It Happened To Me: I Was Just Trying To Do Some Yoga
You may have heard about my story yesterday at XoJane where this white lady wrote about how I had a difficult time with yoga because I’m “fairly heavy” and black, which are things that would understandably contribute to my ignorance of yoga and lack of enthusiasm toward it, right? Apparently, I just gave up on even trying and left the class early because of my blackness and weight, and “Jen Caron”‘s superior flat, skinny white woman body.
Gawker wrote a summary of the article that made me laugh because it pointed out how stupid and self-absorbed this woman was. XoJane changed her name to Jen Caron from Jen Polachek (her real name). Why? It’s not like she wrote a Nazi-themed screed calling for the cleansing of the races in America.
She’s just a self-absorbed, insensitive, and benevolently racist woman who hopefully is learning some things from the backlash against her asinine article.
Here was my day:
1. I woke up with back pain from sleeping wrong due to my toddler claiming the middle of the bed and lodging his foot in my back while laying on my husband’s chest sideways.
2. I spilled coffee on my blouse running out of the door for work, and was late to work due to changing clothes and dropping off my son at daycare.
3. My boss chewed me out about being 4 minutes late and said that I did not have valid excuses.
4. While working with a team and being burdened with the bulk of the work because they’re lazy morons, I got a call from the hospital that my father was admitted for chest pains and they don’t know what’s wrong with him.
5. I caught a glimpse of my hair in the bathroom mirror on my way out from work and still don’t like this permed-to-natural struggle I’m going through, which didn’t add to the crap-tastic day I was having.
6. I left work earlier than normal (on a day I was “late”), picked up my son from daycare, ran by the hospital and saw my dad (who just had anxiety, but they’re keeping him overnight for observation), went home, and changed clothes for my evening workout.
7. My husband, fortunately, came home and pushed me into going to yoga after I told him about my day. He said it would be relaxing and I was doing well with it and it would probably helping me in my weight-loss goals. I have New Year’s resolutions that I’m a bit late starting, and yoga is one of them. He started making dinner and played with our son. I left, looking forward to some “me time,” which I sorely needed.
8. I started my session at this new place I was checking out. This was my fourth time there. I normally do a later session or weekend classes.
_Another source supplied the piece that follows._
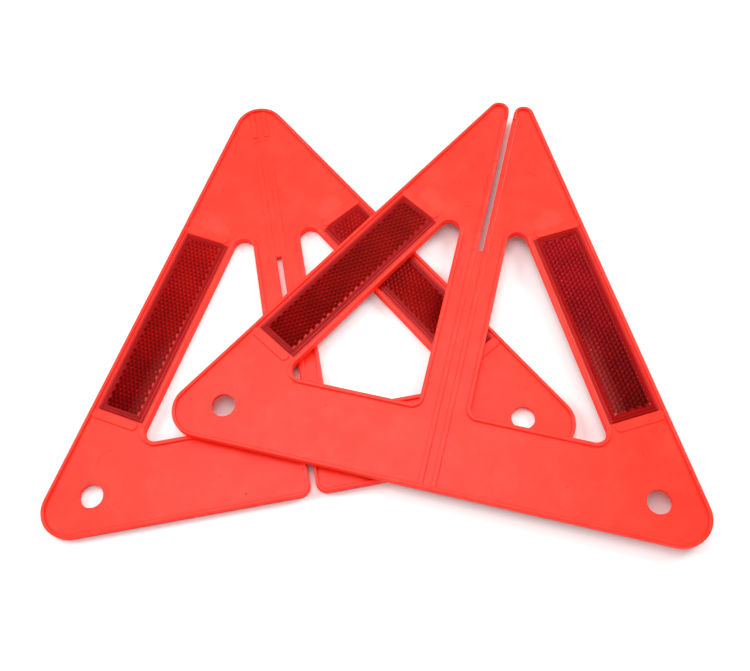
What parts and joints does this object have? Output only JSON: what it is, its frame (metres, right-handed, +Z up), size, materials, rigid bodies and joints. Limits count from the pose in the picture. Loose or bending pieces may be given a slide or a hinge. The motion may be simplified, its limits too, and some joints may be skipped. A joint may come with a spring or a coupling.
{
  "type": "warning triangle",
  "caption": "Two flat red plastic triangles with reflector strips that slot together crosswise into a standing road warning sign, shown apart and stacked flat.",
  "frame": {"origin": "on the ground under the middle of the bounding box of the two stacked panels", "axes": "+Z up, out of the panels' faces; +Y up the rear panel's centre line, from its base to its apex; +X to the right along the rear panel's base, towards the side the front panel lies on"},
  "size_m": [0.351, 0.3256, 0.0115],
  "materials": {
    "red_plastic": "bright orange-red moulded polypropylene, semi-matt, with a fine moulded texture",
    "reflector_red": "deep red clear acrylic over a honeycomb of moulded prisms, polished"
  },
  "bodies": {
    "rear_triangle": {"rear_panel": "red_plastic", "rear_left_reflector_upper": "reflector_red", "rear_left_reflector_lower": "reflector_red", "rear_right_reflector_upper": "reflector_red", "rear_right_reflector_lower": "reflector_red"},
    "front_triangle": {"front_panel": "red_plastic", "front_left_reflector_upper": "reflector_red", "front_left_reflector_lower": "reflector_red", "front_right_reflector_upper": "reflector_red", "front_right_reflector_lower": "reflector_red"}
  },
  "joints": [
    {"name": "front_panel_lift", "type": "slide", "parent": "rear_triangle", "child": "front_triangle", "axis": [0, 0, 1], "range_m": [0, 0.12]}
  ]
}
9. While coming out of corpse pose, my mind would just not settle down. Everything I’d been through all day just started to rumble. My day started terribly, work sucks, my father worried me for (hopefully) no reason, these ibuprofen are wearing off and my back pain is slowly returning, I’ll have to fight tonight with my toddler to get him to sleep in his room, and, okay, WHY IS THIS WOMAN STARING AT ME?!
10. I need to calm down. She’s probably just looking because I’m behind her. No, wait. No. No, she’s studying me. She’s staring me down! Let me crouch down and pull it together because she’s about to get cussed out and I’d be taking out my day on her.
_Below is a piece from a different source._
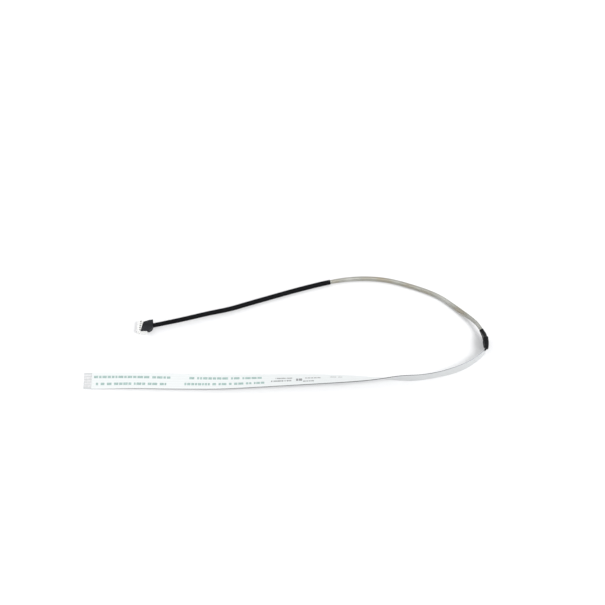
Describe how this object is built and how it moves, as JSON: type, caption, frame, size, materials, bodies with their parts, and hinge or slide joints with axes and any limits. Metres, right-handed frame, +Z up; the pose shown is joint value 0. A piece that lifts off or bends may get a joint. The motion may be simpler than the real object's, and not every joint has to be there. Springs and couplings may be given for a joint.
{
  "type": "webcam cable",
  "caption": "Internal webcam cable: white crimp connector, black sleeve, bare shield braid, taped solder joint and a flat flexible cable with bare contacts.",
  "frame": {"origin": "on the table under the middle of the connector, the taped joint and the flat cable taken together", "axes": "+X along the flat cable's straight part, from its contact end towards the taped joint, +Z up from the table"},
  "size_m": [0.1784, 0.0531, 0.0084],
  "materials": {
    "housing_nylon": "satin",
    "contact_tin": "satin",
    "cloth_tape": "matte",
    "wire_insulation": "satin",
    "sleeve_black": "satin",
    "braid_tinned": "satin",
    "solder": "glossy",
    "film_white": "satin",
    "conductor_tin": "satin",
    "stiffener_film": "satin"
  },
  "bodies": {
    "root": {"connector_housing": "housing_nylon", "connector_contact_1": "contact_tin", "connector_contact_2": "contact_tin", "connector_contact_3": "contact_tin", "connector_contact_4": "contact_tin", "connector_contact_5": "contact_tin", "connector_tape": "cloth_tape", "wire_1": "wire_insulation", "wire_2": "wire_insulation", "wire_3": "wire_insulation", "wire_4": "wire_insulation", "wire_5": "wire_insulation", "black_sleeve": "sleeve_black", "shield_braid": "braid_tinned", "joint_tape": "cloth_tape", "solder_joint_1": "solder", "solder_joint_2": "solder", "solder_joint_3": "solder", "solder_joint_4": "solder", "solder_joint_5": "solder", "ffc_base_film": "film_white", "ffc_cover_film": "film_white", "ffc_conductor_1": "conductor_tin", "ffc_conductor_2": "conductor_tin", "ffc_conductor_3": "conductor_tin", "ffc_conductor_4": "conductor_tin", "ffc_conductor_5": "conductor_tin", "ffc_stiffener": "stiffener_film"}
  },
  "joints": []
}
11. WTF?! She’s still staring! Focus your eyes elsewhere! What is her problem?! I can’t take it! This isn’t relaxing and I’m about to cuss out some nosey white woman who is making me break out in stalker hives. And now I’m crying. Let me go before I catch a case and won’t be allowed back up in here. Jesus, hold my peace. I’m out.
So, that’s what happened from my end. I think it helps to have both sides of the story and some back story of my day to understand why I walked out of that yoga class. It wasn’t due to some skinny, flat-butt, white woman who became so concerned about race relations in yoga enough to write a piece about how her internalized racism was too much for her, so she needed to cry and tell her story to others in the hopes that yoga would be more inclusive of black people, who are already doing yoga in front of others who aren’t casual benevolent racists. I was trying to have some black girl time, yet here there Jen was, staring me down. (Is it from jealousy because she feels black women’s eyes bore into her because she has a black man at home?) Shut up when it’s black girl time!
I have curves, breasts, and a brain, yet I’m jealous of a piece of flexible cardboard? Girl, bye. I’m better than you’ll ever be.